He told the board three blocks have been marked up as protective areas for elective surgery and pathways tested ahead of the first flow of patients arriving from June 15.
He said: “What we do not want to do as an organisation is put families through 14 days of self-isolation to then cancel on the day for reasons of lack of bed or lack of clear process which supports bringing people in when they have an appointment.”
Patients exempt from self-isolating for the 14-day period are those admitted for urgent or emergency surgery.
At the beginning of the pandemic, the NNUH was split into yellow and green zones, with yellow wards for confirmed or suspected coronavirus patients.
The hospital has announced many of the zones will disappear by the end of Friday.

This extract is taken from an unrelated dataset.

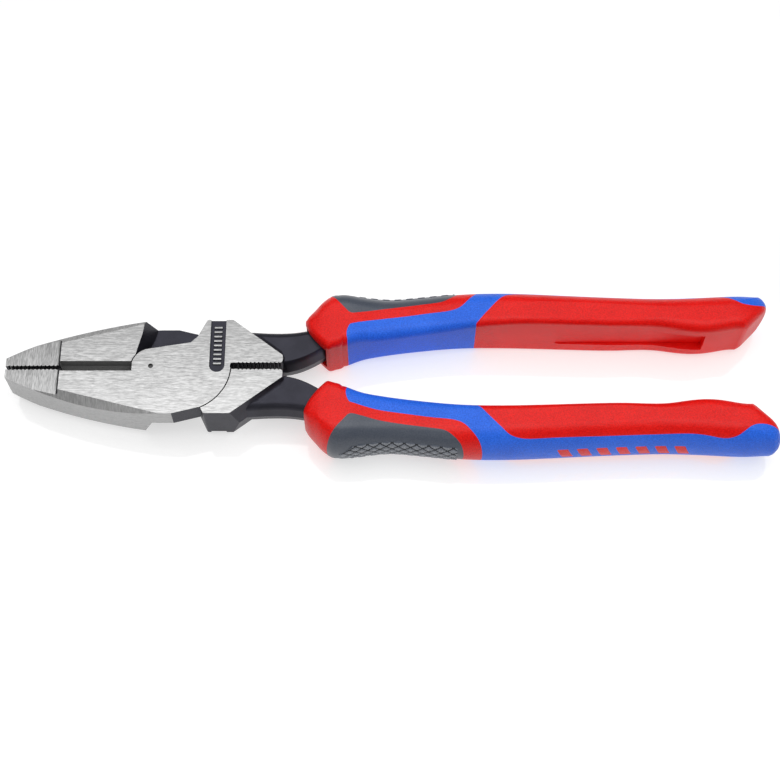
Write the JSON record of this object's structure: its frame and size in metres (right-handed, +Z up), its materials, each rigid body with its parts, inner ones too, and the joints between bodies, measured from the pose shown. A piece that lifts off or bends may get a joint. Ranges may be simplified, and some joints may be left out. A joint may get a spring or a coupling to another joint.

Mr Cobb said: “We do not need to have zonings where we have testing areas we just need to have those that have confirmed positive and those that haven’t.”
As part of its phase to return more services, the hospital has begun preparing wards previously used to treat coronavirus, including Brundall ward.
Patients being treated for coronavirus will be seen at the Cringleford ward, which has always been the hospital’s designated pandemic and outbreak ward, while a new isolation block is being built.
In addition, there will also be more markings detailing two metre social distancing and plastic barriers and the continuation of telephone and video consultation to reduce patients needing to visit the hospital unnecessarily.